(Problem requirements)
Go through the listing and copy every line word for word.

[START Task data]

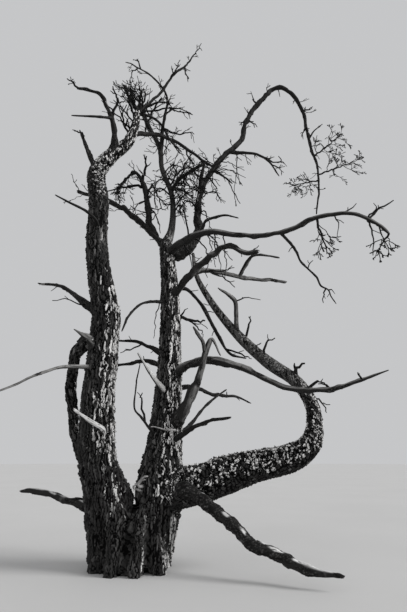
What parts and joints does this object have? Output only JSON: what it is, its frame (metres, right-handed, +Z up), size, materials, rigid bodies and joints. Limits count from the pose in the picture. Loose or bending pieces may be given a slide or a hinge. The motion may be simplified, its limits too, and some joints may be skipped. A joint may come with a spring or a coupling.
{
  "type": "dead pine tree",
  "caption": "Leafless dead pine with three leaning stems on one flared base, a high arching bough, drooping and broken limbs and bare twig sprays, cut flat at ground level",
  "frame": {"origin": "middle of the flat cut under the trunk base, at ground level", "axes": "+Z up; +X to the right of the picture, where the leaning stem and the level bough reach; -Y towards the picture's viewer"},
  "size_m": [4.8533, 2.7118, 7.1198],
  "materials": {
    "bark": "thick plated bark with dark furrows, matt",
    "grey_wood": "weathered grey wood with thin bark left on it, matt",
    "pale_wood": "bare bleached wood with fine cracks along the grain",
    "twigs": "dry bare twigs, matt"
  },
  "bodies": {
    "root": {"arch_arm": "grey_wood", "arch_fall": "grey_wood", "arch_spray_twigs": "twigs", "arch_twig": "grey_wood", "arch_twigs": "twigs", "arch_upper_twigs": "twigs", "back_bough": "grey_wood", "back_left_bough": "grey_wood", "behind_bough": "grey_wood", "collar_snag": "grey_wood", "companion_bough": "grey_wood", "crook_arm": "grey_wood", "crook_bough": "grey_wood", "crook_twigs": "twigs", "crossing_bough": "grey_wood", "crown_side_bough": "grey_wood", "crown_twigs": "twigs", "drooping_bough": "pale_wood", "drooping_left_bough": "bark", "forked_snag": "grey_wood", "forked_snag_arm": "grey_wood", "grey_bough": "grey_wood", "hook_twig": "grey_wood", "leader_arm": "grey_wood", "leader_fork": "grey_wood", "leader_twigs": "twigs", "leaning_stem": "bark", "leaning_stem_rise": "bark", "left_bough": "grey_wood", "left_stem": "bark", "level_bough": "grey_wood", "level_bough_hanger": "grey_wood", "level_drop_twigs": "twigs", "level_tip_twigs": "twigs", "long_left_bough": "grey_wood", "low_back_bough": "grey_wood", "low_crossing_bough": "grey_wood", "low_left_bough": "pale_wood", "low_right_bough": "grey_wood", "low_twig": "grey_wood", "lower_gap_bough": "grey_wood", "middle_stem": "bark", "pale_fork": "pale_wood", "pale_snag": "pale_wood", "rise_snag_high": "grey_wood", "riser": "grey_wood", "riser_snag": "grey_wood", "shoulder_arm": "grey_wood", "shoulder_bough": "grey_wood", "shoulder_spur": "grey_wood", "sky_twig": "grey_wood", "sky_twig_left": "grey_wood", "sky_twigs": "twigs", "small_stem": "grey_wood", "small_stem_twigs": "twigs", "sweeping_bough": "grey_wood", "tangle_twigs": "twigs", "top_left_snag": "grey_wood", "trunk_base": "bark", "upper_gap_bough": "grey_wood"}
  },
  "joints": []
}
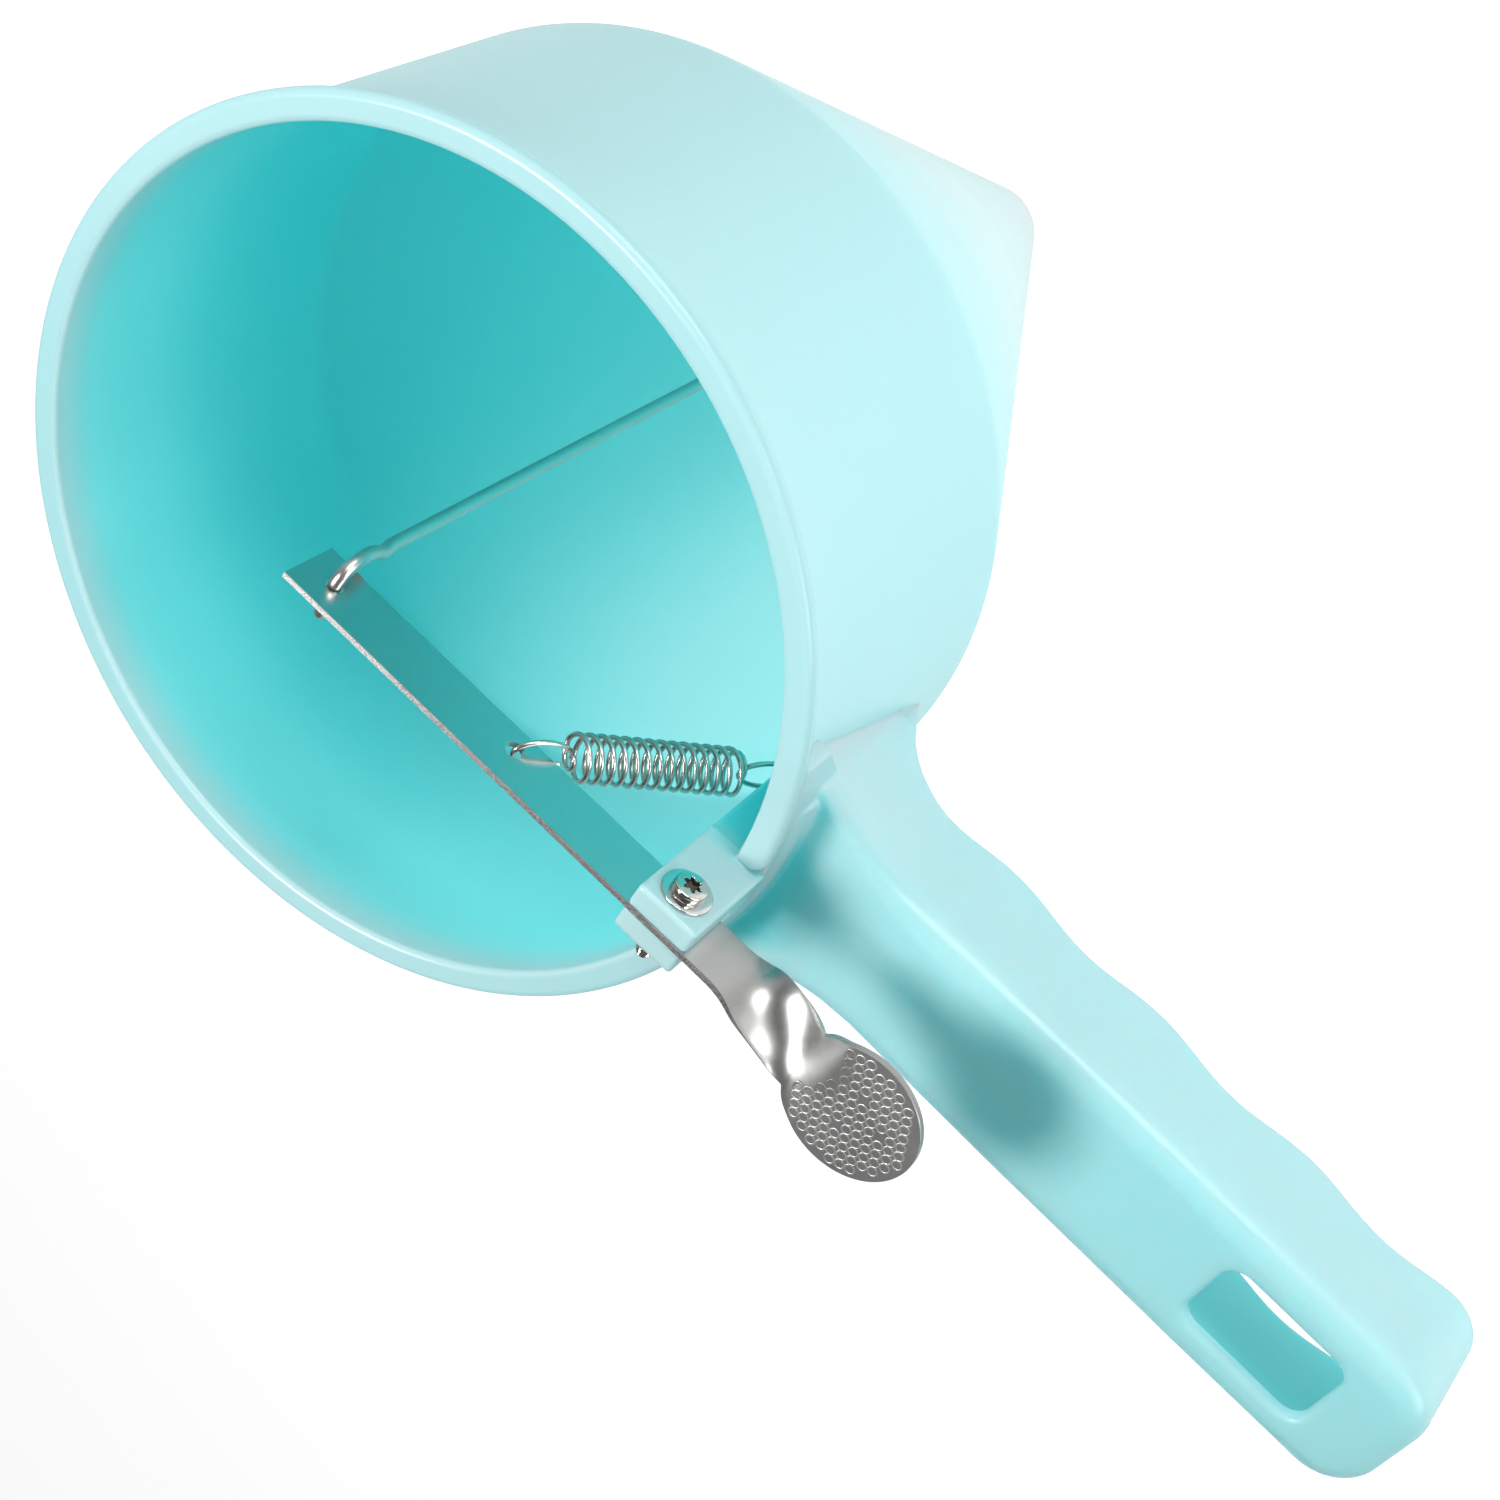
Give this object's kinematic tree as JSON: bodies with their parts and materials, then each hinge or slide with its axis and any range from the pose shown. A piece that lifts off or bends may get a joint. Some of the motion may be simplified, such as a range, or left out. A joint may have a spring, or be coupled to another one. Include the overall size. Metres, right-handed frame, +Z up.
{
  "type": "pancake batter dispenser",
  "caption": "Hand-held cone hopper with a hollow handle and a spring-return thumb lever that lifts a wire rod and plug off the outlet at its tip.",
  "frame": {"origin": "centre of the outlet's lower end, at the tip of the cone", "axes": "+Z up the hopper's axis towards the mouth, +X towards the handle, +Y to the side of the screw head"},
  "size_m": [0.2415, 0.1306, 0.2078],
  "materials": {
    "hopper_barrel": "semi-translucent turquoise polypropylene, glossy",
    "hopper_cone": "semi-translucent turquoise polypropylene, glossy",
    "handle": "semi-translucent turquoise polypropylene, glossy",
    "lever_bracket": "semi-translucent turquoise polypropylene, glossy",
    "spring_eyelet": "semi-translucent turquoise polypropylene, glossy",
    "pivot_screw": "bright nickel-plated steel",
    "pivot_washer": "bright plated steel",
    "lever": "stamped stainless steel, dull faces, bright sheared edge",
    "valve_rod": "drawn stainless wire",
    "valve_plug": "milky silicone, matt",
    "return_spring": "bright stainless spring wire"
  },
  "bodies": {
    "dispenser": {"hopper_barrel": "hopper_barrel", "hopper_cone": "hopper_cone", "handle": "handle", "lever_bracket": "lever_bracket", "spring_eyelet": "spring_eyelet", "pivot_screw": "pivot_screw", "pivot_washer": "pivot_washer", "return_spring": "return_spring"},
    "lever": {"lever": "lever"},
    "valve": {"valve_rod": "valve_rod", "valve_plug": "valve_plug"}
  },
  "joints": [
    {"name": "lever_press", "type": "hinge", "parent": "dispenser", "child": "lever", "pos_m": [0.0603, 0, 0.2019], "axis": [0, 1, 0], "range_deg": [0, 15], "stiffness_Nm_per_rad": 0.08, "springref_deg": -57.3, "deforming": ["return_spring"]},
    {"name": "valve_swing", "type": "hinge", "parent": "lever", "child": "valve", "pos_m": [-0.00248, 0, 0.20048], "axis": [0, 1, 0], "range_deg": [-15, 0]}
  ],
  "couplings": [
    {"joint": "valve_swing", "follows": "lever_press", "ratio": -1}
  ]
}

[END Task data]

(Exercise output)
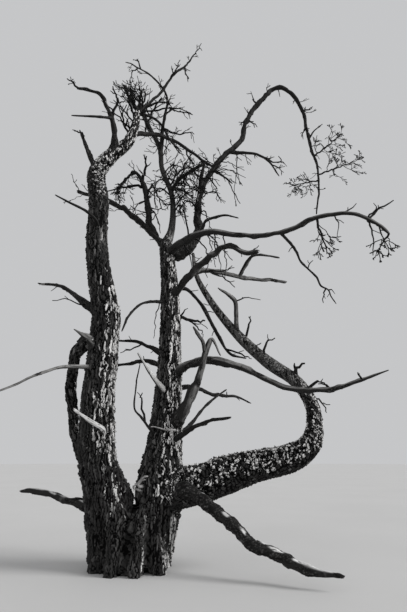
What parts and joints does this object have? Output only JSON: what it is, its frame (metres, right-handed, +Z up), size, materials, rigid bodies and joints. Limits count from the pose in the picture. Loose or bending pieces may be given a slide or a hinge. The motion may be simplified, its limits too, and some joints may be skipped. A joint may come with a spring or a coupling.
{
  "type": "dead pine tree",
  "caption": "Leafless dead pine with three leaning stems on one flared base, a high arching bough, drooping and broken limbs and bare twig sprays, cut flat at ground level",
  "frame": {"origin": "middle of the flat cut under the trunk base, at ground level", "axes": "+Z up; +X to the right of the picture, where the leaning stem and the level bough reach; -Y towards the picture's viewer"},
  "size_m": [4.8533, 2.7118, 7.1198],
  "materials": {
    "bark": "thick plated bark with dark furrows, matt",
    "grey_wood": "weathered grey wood with thin bark left on it, matt",
    "pale_wood": "bare bleached wood with fine cracks along the grain",
    "twigs": "dry bare twigs, matt"
  },
  "bodies": {
    "root": {"arch_arm": "grey_wood", "arch_fall": "grey_wood", "arch_spray_twigs": "twigs", "arch_twig": "grey_wood", "arch_twigs": "twigs", "arch_upper_twigs": "twigs", "back_bough": "grey_wood", "back_left_bough": "grey_wood", "behind_bough": "grey_wood", "collar_snag": "grey_wood", "companion_bough": "grey_wood", "crook_arm": "grey_wood", "crook_bough": "grey_wood", "crook_twigs": "twigs", "crossing_bough": "grey_wood", "crown_side_bough": "grey_wood", "crown_twigs": "twigs", "drooping_bough": "pale_wood", "drooping_left_bough": "bark", "forked_snag": "grey_wood", "forked_snag_arm": "grey_wood", "grey_bough": "grey_wood", "hook_twig": "grey_wood", "leader_arm": "grey_wood", "leader_fork": "grey_wood", "leader_twigs": "twigs", "leaning_stem": "bark", "leaning_stem_rise": "bark", "left_bough": "grey_wood", "left_stem": "bark", "level_bough": "grey_wood", "level_bough_hanger": "grey_wood", "level_drop_twigs": "twigs", "level_tip_twigs": "twigs", "long_left_bough": "grey_wood", "low_back_bough": "grey_wood", "low_crossing_bough": "grey_wood", "low_left_bough": "pale_wood", "low_right_bough": "grey_wood", "low_twig": "grey_wood", "lower_gap_bough": "grey_wood", "middle_stem": "bark", "pale_fork": "pale_wood", "pale_snag": "pale_wood", "rise_snag_high": "grey_wood", "riser": "grey_wood", "riser_snag": "grey_wood", "shoulder_arm": "grey_wood", "shoulder_bough": "grey_wood", "shoulder_spur": "grey_wood", "sky_twig": "grey_wood", "sky_twig_left": "grey_wood", "sky_twigs": "twigs", "small_stem": "grey_wood", "small_stem_twigs": "twigs", "sweeping_bough": "grey_wood", "tangle_twigs": "twigs", "top_left_snag": "grey_wood", "trunk_base": "bark", "upper_gap_bough": "grey_wood"}
  },
  "joints": []
}
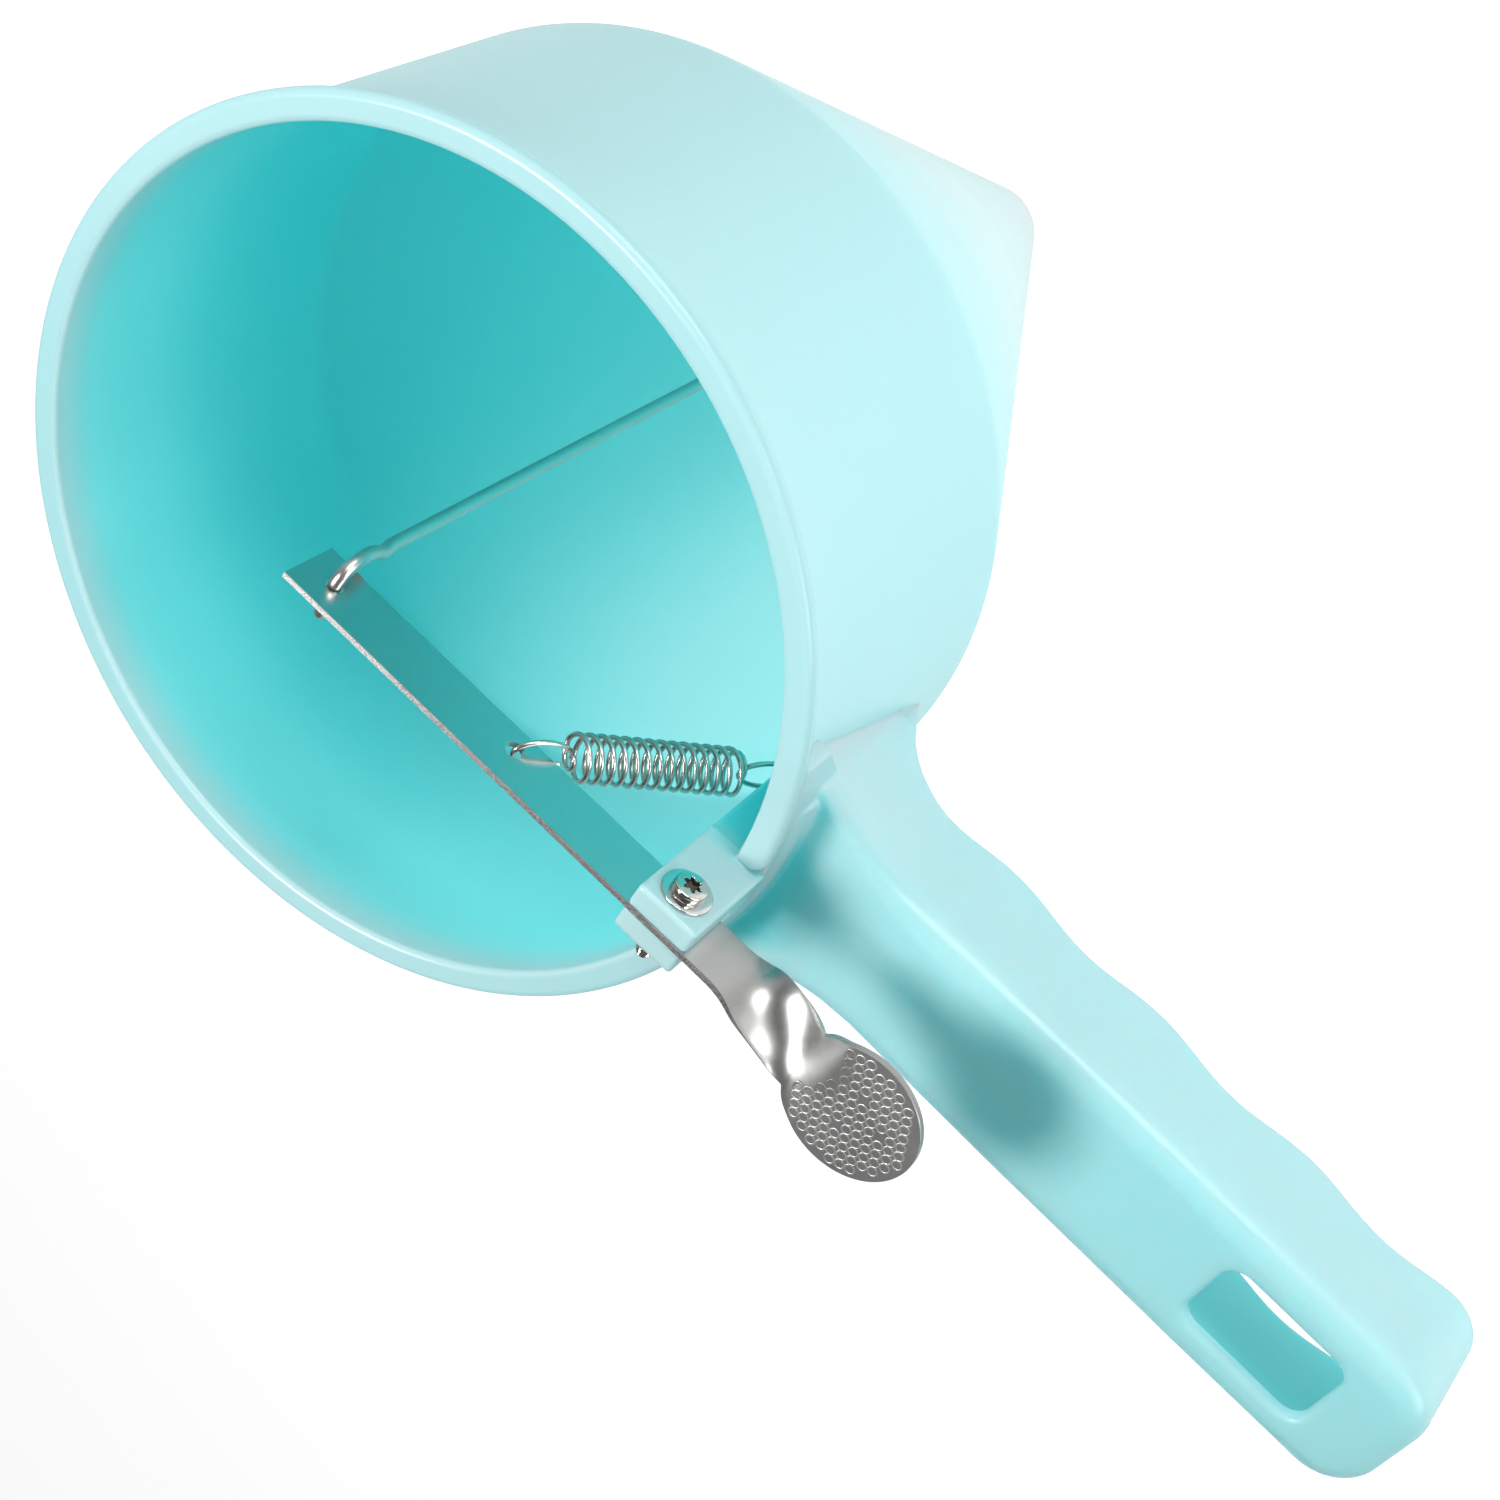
Give this object's kinematic tree as JSON: bodies with their parts and materials, then each hinge or slide with its axis and any range from the pose shown. A piece that lifts off or bends may get a joint. Some of the motion may be simplified, such as a range, or left out. A joint may have a spring, or be coupled to another one. Include the overall size. Metres, right-handed frame, +Z up.
{
  "type": "pancake batter dispenser",
  "caption": "Hand-held cone hopper with a hollow handle and a spring-return thumb lever that lifts a wire rod and plug off the outlet at its tip.",
  "frame": {"origin": "centre of the outlet's lower end, at the tip of the cone", "axes": "+Z up the hopper's axis towards the mouth, +X towards the handle, +Y to the side of the screw head"},
  "size_m": [0.2415, 0.1306, 0.2078],
  "materials": {
    "hopper_barrel": "semi-translucent turquoise polypropylene, glossy",
    "hopper_cone": "semi-translucent turquoise polypropylene, glossy",
    "handle": "semi-translucent turquoise polypropylene, glossy",
    "lever_bracket": "semi-translucent turquoise polypropylene, glossy",
    "spring_eyelet": "semi-translucent turquoise polypropylene, glossy",
    "pivot_screw": "bright nickel-plated steel",
    "pivot_washer": "bright plated steel",
    "lever": "stamped stainless steel, dull faces, bright sheared edge",
    "valve_rod": "drawn stainless wire",
    "valve_plug": "milky silicone, matt",
    "return_spring": "bright stainless spring wire"
  },
  "bodies": {
    "dispenser": {"hopper_barrel": "hopper_barrel", "hopper_cone": "hopper_cone", "handle": "handle", "lever_bracket": "lever_bracket", "spring_eyelet": "spring_eyelet", "pivot_screw": "pivot_screw", "pivot_washer": "pivot_washer", "return_spring": "return_spring"},
    "lever": {"lever": "lever"},
    "valve": {"valve_rod": "valve_rod", "valve_plug": "valve_plug"}
  },
  "joints": [
    {"name": "lever_press", "type": "hinge", "parent": "dispenser", "child": "lever", "pos_m": [0.0603, 0, 0.2019], "axis": [0, 1, 0], "range_deg": [0, 15], "stiffness_Nm_per_rad": 0.08, "springref_deg": -57.3, "deforming": ["return_spring"]},
    {"name": "valve_swing", "type": "hinge", "parent": "lever", "child": "valve", "pos_m": [-0.00248, 0, 0.20048], "axis": [0, 1, 0], "range_deg": [-15, 0]}
  ],
  "couplings": [
    {"joint": "valve_swing", "follows": "lever_press", "ratio": -1}
  ]
}